• [Objective] Within the material below, locate the line with "# ---- bridge" and the line with "obj.data.transform(world)", then return those two lines and all lines between them, exactly as written.

• [Material]
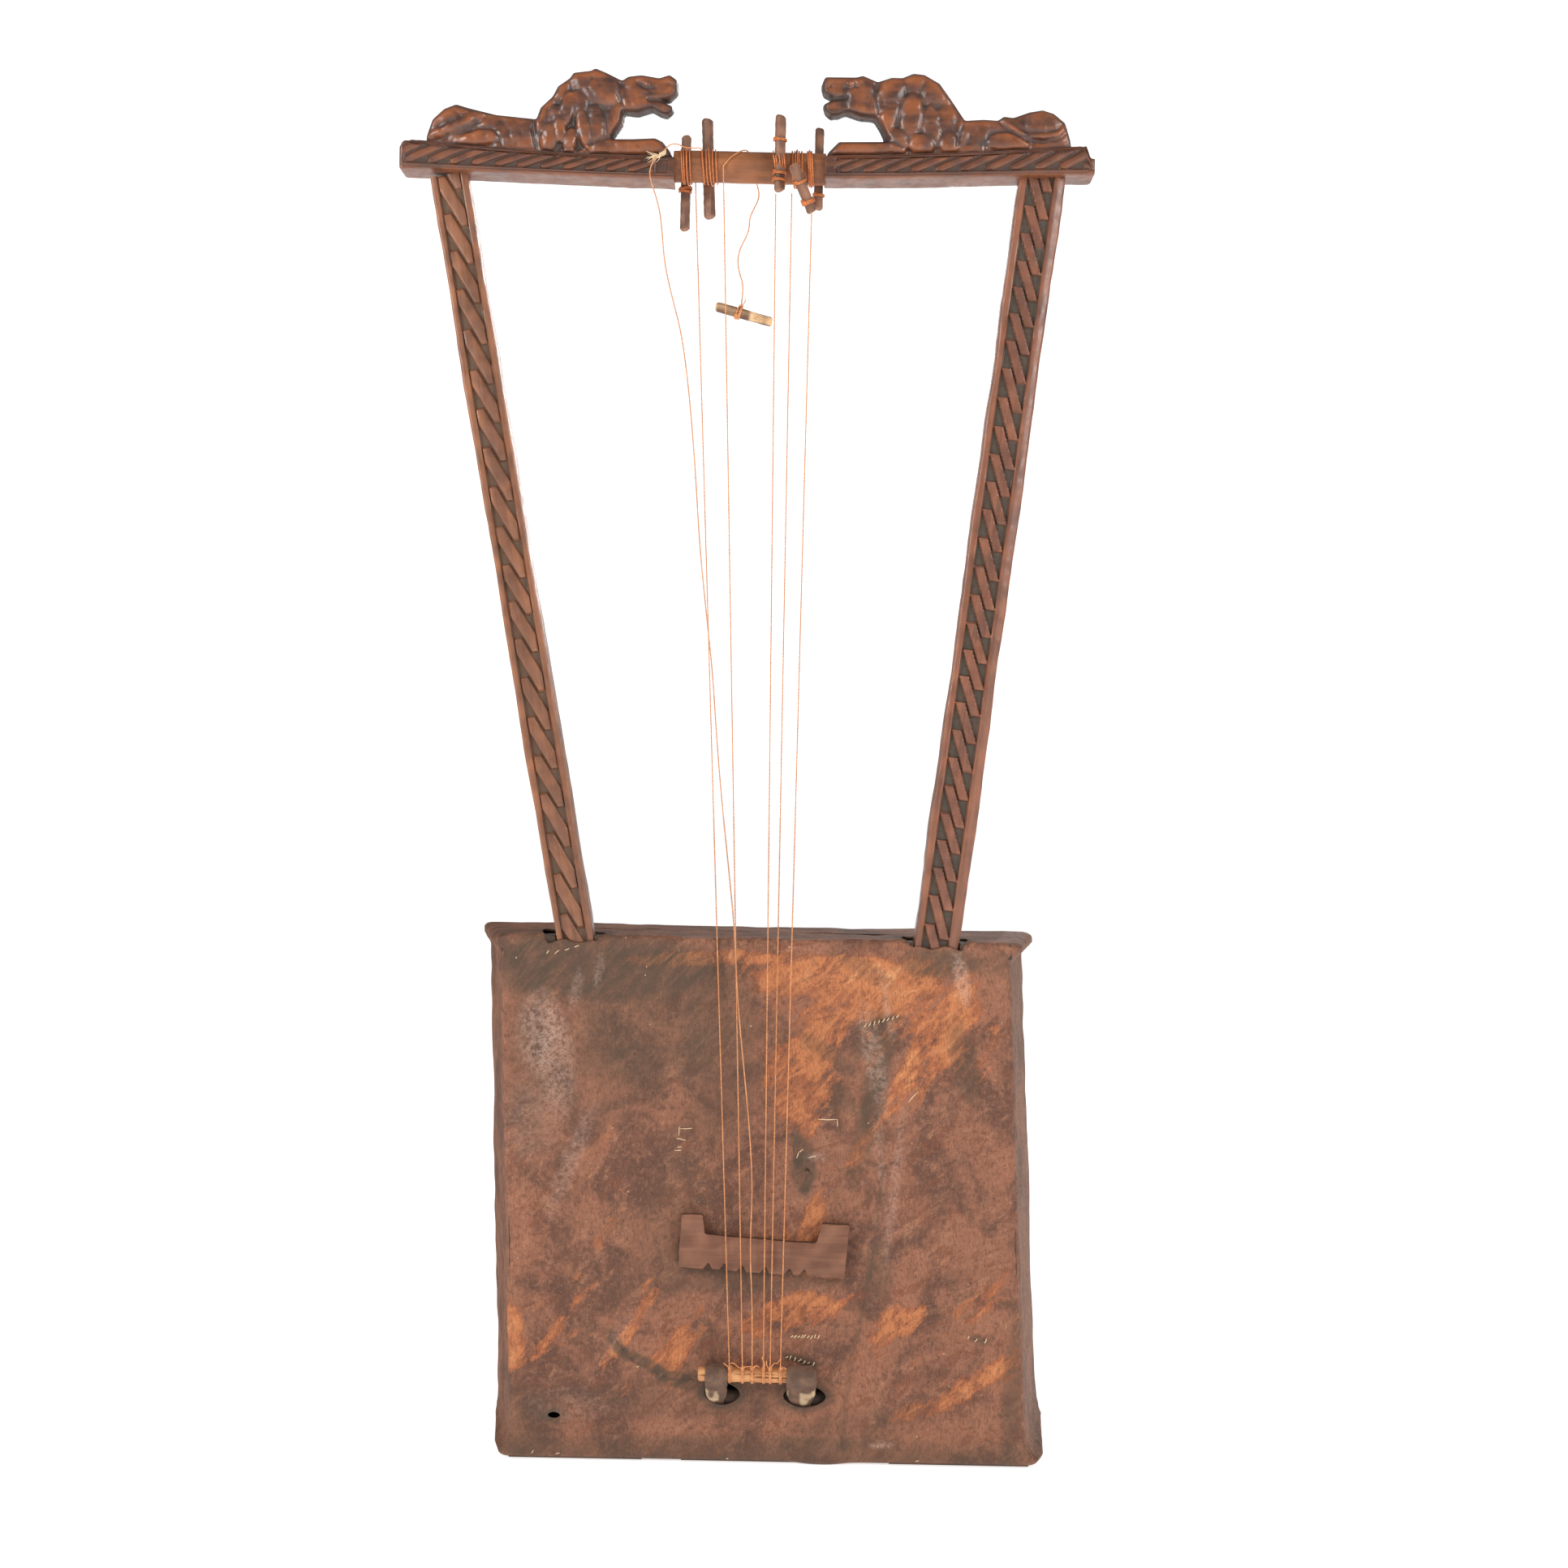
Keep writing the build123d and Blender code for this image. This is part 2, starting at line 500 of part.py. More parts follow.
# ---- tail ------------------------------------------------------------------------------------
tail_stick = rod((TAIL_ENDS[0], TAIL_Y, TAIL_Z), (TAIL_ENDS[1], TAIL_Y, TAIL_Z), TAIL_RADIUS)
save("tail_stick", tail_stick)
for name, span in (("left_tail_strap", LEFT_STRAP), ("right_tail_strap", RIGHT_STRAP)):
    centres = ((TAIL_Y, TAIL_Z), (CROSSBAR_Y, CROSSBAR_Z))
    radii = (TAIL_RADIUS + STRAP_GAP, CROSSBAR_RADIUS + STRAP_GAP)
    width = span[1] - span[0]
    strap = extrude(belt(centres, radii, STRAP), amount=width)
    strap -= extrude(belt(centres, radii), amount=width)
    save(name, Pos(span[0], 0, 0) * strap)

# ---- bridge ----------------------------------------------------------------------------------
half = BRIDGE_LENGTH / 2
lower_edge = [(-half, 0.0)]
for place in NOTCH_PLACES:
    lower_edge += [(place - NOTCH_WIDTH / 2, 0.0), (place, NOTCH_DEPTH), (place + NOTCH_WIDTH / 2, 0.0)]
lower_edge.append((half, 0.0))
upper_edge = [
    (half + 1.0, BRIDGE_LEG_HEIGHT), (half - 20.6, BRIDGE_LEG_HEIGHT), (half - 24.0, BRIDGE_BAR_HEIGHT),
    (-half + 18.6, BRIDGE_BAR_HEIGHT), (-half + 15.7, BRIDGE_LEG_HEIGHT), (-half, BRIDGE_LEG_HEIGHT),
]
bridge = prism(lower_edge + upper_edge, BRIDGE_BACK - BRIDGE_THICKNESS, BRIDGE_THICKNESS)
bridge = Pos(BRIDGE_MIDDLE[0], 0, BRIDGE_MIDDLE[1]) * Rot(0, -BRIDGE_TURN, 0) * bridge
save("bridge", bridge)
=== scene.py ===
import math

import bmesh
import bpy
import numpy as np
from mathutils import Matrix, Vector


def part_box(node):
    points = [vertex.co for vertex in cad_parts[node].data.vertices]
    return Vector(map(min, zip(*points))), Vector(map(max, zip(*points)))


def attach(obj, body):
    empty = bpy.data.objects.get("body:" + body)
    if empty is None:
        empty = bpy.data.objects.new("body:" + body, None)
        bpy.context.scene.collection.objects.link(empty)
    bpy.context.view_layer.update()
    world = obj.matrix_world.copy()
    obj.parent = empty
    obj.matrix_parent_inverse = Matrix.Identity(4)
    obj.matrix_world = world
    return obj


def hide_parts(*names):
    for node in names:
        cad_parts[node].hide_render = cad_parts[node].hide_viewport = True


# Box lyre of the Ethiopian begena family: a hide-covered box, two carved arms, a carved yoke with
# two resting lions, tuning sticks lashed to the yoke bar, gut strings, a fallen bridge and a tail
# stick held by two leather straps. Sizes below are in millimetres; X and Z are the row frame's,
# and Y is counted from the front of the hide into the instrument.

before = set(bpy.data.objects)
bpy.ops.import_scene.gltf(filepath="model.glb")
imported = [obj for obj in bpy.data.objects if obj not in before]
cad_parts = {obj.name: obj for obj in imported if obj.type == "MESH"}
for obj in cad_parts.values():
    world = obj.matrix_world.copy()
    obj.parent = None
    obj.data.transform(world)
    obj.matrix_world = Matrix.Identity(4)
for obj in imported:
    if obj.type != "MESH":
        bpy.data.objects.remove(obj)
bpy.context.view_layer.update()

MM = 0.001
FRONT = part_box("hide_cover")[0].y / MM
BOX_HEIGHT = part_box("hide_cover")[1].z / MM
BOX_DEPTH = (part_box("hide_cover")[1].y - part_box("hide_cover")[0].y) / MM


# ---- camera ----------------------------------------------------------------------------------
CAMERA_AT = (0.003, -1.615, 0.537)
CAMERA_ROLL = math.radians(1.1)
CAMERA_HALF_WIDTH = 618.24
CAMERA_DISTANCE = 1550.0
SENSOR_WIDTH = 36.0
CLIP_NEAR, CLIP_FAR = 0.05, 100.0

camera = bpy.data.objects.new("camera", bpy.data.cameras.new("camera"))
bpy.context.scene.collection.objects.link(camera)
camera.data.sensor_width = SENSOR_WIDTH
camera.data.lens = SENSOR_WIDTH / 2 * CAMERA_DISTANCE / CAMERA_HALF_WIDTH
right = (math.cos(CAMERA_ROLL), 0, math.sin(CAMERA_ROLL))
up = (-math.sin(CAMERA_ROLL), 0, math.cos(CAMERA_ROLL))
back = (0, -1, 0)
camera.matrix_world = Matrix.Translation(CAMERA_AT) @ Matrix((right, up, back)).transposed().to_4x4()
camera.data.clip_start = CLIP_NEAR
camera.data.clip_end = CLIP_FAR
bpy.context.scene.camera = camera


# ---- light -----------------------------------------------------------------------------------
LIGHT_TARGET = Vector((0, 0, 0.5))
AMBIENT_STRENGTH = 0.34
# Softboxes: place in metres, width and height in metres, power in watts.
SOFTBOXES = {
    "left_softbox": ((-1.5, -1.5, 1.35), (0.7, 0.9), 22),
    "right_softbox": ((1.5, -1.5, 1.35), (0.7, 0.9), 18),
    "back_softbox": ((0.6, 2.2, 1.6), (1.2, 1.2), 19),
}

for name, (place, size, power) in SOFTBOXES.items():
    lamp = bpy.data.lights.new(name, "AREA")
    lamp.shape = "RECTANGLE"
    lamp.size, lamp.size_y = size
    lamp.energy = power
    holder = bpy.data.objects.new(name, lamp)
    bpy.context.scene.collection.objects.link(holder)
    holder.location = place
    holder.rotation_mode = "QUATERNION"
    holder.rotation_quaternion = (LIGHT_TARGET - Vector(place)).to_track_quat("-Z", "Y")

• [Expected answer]
# ---- bridge ----------------------------------------------------------------------------------
half = BRIDGE_LENGTH / 2
lower_edge = [(-half, 0.0)]
for place in NOTCH_PLACES:
    lower_edge += [(place - NOTCH_WIDTH / 2, 0.0), (place, NOTCH_DEPTH), (place + NOTCH_WIDTH / 2, 0.0)]
lower_edge.append((half, 0.0))
upper_edge = [
    (half + 1.0, BRIDGE_LEG_HEIGHT), (half - 20.6, BRIDGE_LEG_HEIGHT), (half - 24.0, BRIDGE_BAR_HEIGHT),
    (-half + 18.6, BRIDGE_BAR_HEIGHT), (-half + 15.7, BRIDGE_LEG_HEIGHT), (-half, BRIDGE_LEG_HEIGHT),
]
bridge = prism(lower_edge + upper_edge, BRIDGE_BACK - BRIDGE_THICKNESS, BRIDGE_THICKNESS)
bridge = Pos(BRIDGE_MIDDLE[0], 0, BRIDGE_MIDDLE[1]) * Rot(0, -BRIDGE_TURN, 0) * bridge
save("bridge", bridge)
=== scene.py ===
import math

import bmesh
import bpy
import numpy as np
from mathutils import Matrix, Vector


def part_box(node):
    points = [vertex.co for vertex in cad_parts[node].data.vertices]
    return Vector(map(min, zip(*points))), Vector(map(max, zip(*points)))


def attach(obj, body):
    empty = bpy.data.objects.get("body:" + body)
    if empty is None:
        empty = bpy.data.objects.new("body:" + body, None)
        bpy.context.scene.collection.objects.link(empty)
    bpy.context.view_layer.update()
    world = obj.matrix_world.copy()
    obj.parent = empty
    obj.matrix_parent_inverse = Matrix.Identity(4)
    obj.matrix_world = world
    return obj


def hide_parts(*names):
    for node in names:
        cad_parts[node].hide_render = cad_parts[node].hide_viewport = True


# Box lyre of the Ethiopian begena family: a hide-covered box, two carved arms, a carved yoke with
# two resting lions, tuning sticks lashed to the yoke bar, gut strings, a fallen bridge and a tail
# stick held by two leather straps. Sizes below are in millimetres; X and Z are the row frame's,
# and Y is counted from the front of the hide into the instrument.

before = set(bpy.data.objects)
bpy.ops.import_scene.gltf(filepath="model.glb")
imported = [obj for obj in bpy.data.objects if obj not in before]
cad_parts = {obj.name: obj for obj in imported if obj.type == "MESH"}
for obj in cad_parts.values():
    world = obj.matrix_world.copy()
    obj.parent = None
    obj.data.transform(world)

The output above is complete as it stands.